Output $q$ lines. The $i$ -th line should contain two integers: the highest possible enjoyment value of a city reachable by the $i$ -th tour group, and the amount of money per vehicle Omkar needs to guarantee that he can reimburse the $i$ -th tour group.

A map of the first sample is shown below. For the nodes, unbolded numbers represent indices and bolded numbers represent enjoyment values. For the edges, unbolded numbers represent capacities and bolded numbers represent tolls.
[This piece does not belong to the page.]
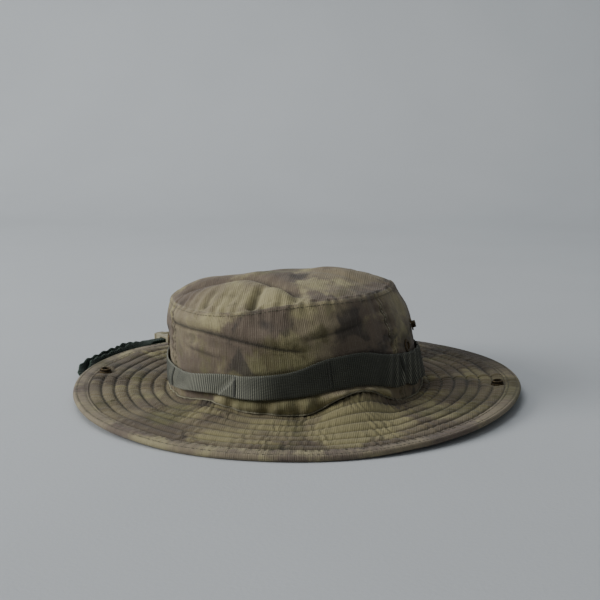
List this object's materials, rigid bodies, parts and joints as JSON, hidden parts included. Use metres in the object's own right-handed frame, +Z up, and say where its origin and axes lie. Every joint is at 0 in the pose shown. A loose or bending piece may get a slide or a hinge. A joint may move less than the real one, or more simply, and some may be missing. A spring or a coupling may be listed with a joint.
{
  "type": "boonie hat",
  "caption": "Wide-brimmed soft sun hat: panelled crown with vents and a band of webbing loops, brim sides that fold up to press studs, and a chin strap with a cord lock.",
  "frame": {"origin": "on the surface the brim rests on, under the middle of the hat without its chin strap", "axes": "+X towards the right-hand side of the hat as seen from the front, -Y towards the front, +Z up"},
  "size_m": [0.3405, 0.3753, 0.0898],
  "materials": {
    "camo_ripstop": "camouflage ripstop cotton blend",
    "binding_tape": "camouflage binding cloth",
    "stiffener_cloth": "woven interlining",
    "cotton_tape": "olive cotton twill",
    "webbing": "ribbed nylon webbing",
    "thread": "bar-tack thread",
    "dark_brass": "blackened",
    "plated_steel": "satin",
    "braid": "flat woven braid",
    "lock_plastic": "matte",
    "spring_steel": "bright"
  },
  "bodies": {
    "hat": {"crown_top_panel": "camo_ripstop", "crown_front_panel": "camo_ripstop", "crown_back_panel": "camo_ripstop", "crown_left_panel": "camo_ripstop", "crown_right_panel": "camo_ripstop", "top_seam_tape": "cotton_tape", "base_seam_tape": "cotton_tape", "sweatband": "cotton_tape", "foliage_band": "webbing", "foliage_band_tacks": "thread", "vent_eyelets": "dark_brass", "vent_washers": "plated_steel", "crown_snap_stud_left": "dark_brass", "crown_snap_stud_right": "dark_brass", "crown_snap_post_left": "plated_steel", "crown_snap_post_right": "plated_steel", "brim_upper_front": "camo_ripstop", "brim_upper_back": "camo_ripstop", "brim_stiffener_front": "stiffener_cloth", "brim_stiffener_back": "stiffener_cloth", "brim_lower_front": "camo_ripstop", "brim_lower_back": "camo_ripstop", "brim_binding_front": "binding_tape", "brim_binding_back": "binding_tape", "strap_anchor_tabs": "cotton_tape", "chin_strap": "braid"},
    "left_brim": {"brim_upper_left": "camo_ripstop", "brim_stiffener_left": "stiffener_cloth", "brim_lower_left": "camo_ripstop", "brim_binding_left": "binding_tape", "snap_socket_left": "dark_brass", "snap_cap_left": "dark_brass"},
    "right_brim": {"brim_upper_right": "camo_ripstop", "brim_stiffener_right": "stiffener_cloth", "brim_lower_right": "camo_ripstop", "brim_binding_right": "binding_tape", "snap_socket_right": "dark_brass", "snap_cap_right": "dark_brass"},
    "cord_lock": {"cord_lock_barrel": "lock_plastic", "cord_lock_spring": "spring_steel"},
    "lock_button": {"cord_lock_plunger": "lock_plastic"}
  },
  "joints": [
    {"name": "left_brim_fold", "type": "hinge", "parent": "hat", "child": "left_brim", "pos_m": [-0.101, 0, 0.0061], "axis": [0, 1, 0], "range_deg": [0, 90.7]},
    {"name": "right_brim_fold", "type": "hinge", "parent": "hat", "child": "right_brim", "pos_m": [0.101, 0, 0.0061], "axis": [0, -1, 0], "range_deg": [0, 102.9]},
    {"name": "cord_lock_slide", "type": "slide", "parent": "hat", "child": "cord_lock", "axis": [0.7071, 0.7071, 0], "range_m": [0, 0.03]},
    {"name": "lock_button_press", "type": "slide", "parent": "cord_lock", "child": "lock_button", "axis": [0.7071, -0.7071, 0], "range_m": [0, 0.0025], "stiffness_N_per_m": 800, "springref_m": -0.002, "deforming": ["cord_lock_spring"]}
  ]
}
For the first query, a tour group of size $1$ starting at city $3$ can reach cities $1$ , $2$ , $3$ , $4$ , and $5$ . Thus, the largest enjoyment value that they can reach is $3$ . If the tour group chooses to go to city $4$ , Omkar will have to pay $8$ per vehicle, which is the maximum.

For the second query, a tour group of size $9$ starting at city $5$ can reach only city $5$ . Thus, the largest reachable enjoyment value is still $3$ , and Omkar will pay $0$ per vehicle.

For the third query, a tour group of size $6$ starting at city $2$ can reach cities $2$ and $4$ . The largest reachable enjoyment value is again $3$ . If the tour group chooses to go to city $4$ , Omkar will have to pay $2$ per vehicle, which is the maximum.

A map of the second sample is shown below:

For the first query, a tour group of size $5$ starting at city $1$ can only reach city $1$ . Thus, their maximum enjoyment value is $1$ and the cost Omkar will have to pay is $0$ per vehicle.

For the second query, a tour group of size $4$ starting at city $1$ can reach cities $1$ and $2$ . Thus, their maximum enjoyment value is $2$ and Omkar will pay $1$ per vehicle.

For the third query, a tour group of size $3$ starting at city $1$ can reach cities $1$ , $2$ , and $3$ . Thus, their maximum enjoyment value is $3$ and Omkar will pay $1$ per vehicle.

For the fourth query, a tour group of size $2$ starting at city $1$ can reach cities $1$ , $2$ , $3$ and $4$ . Thus, their maximum enjoyment value is $4$ and Omkar will pay $1$ per vehicle.

For the fifth query, a tour group of size $1$ starting at city $1$ can reach cities $1$ , $2$ , $3$ , $4$ , and $5$ . Thus, their maximum enjoyment value is $5$ and Omkar will pay $1$ per vehicle.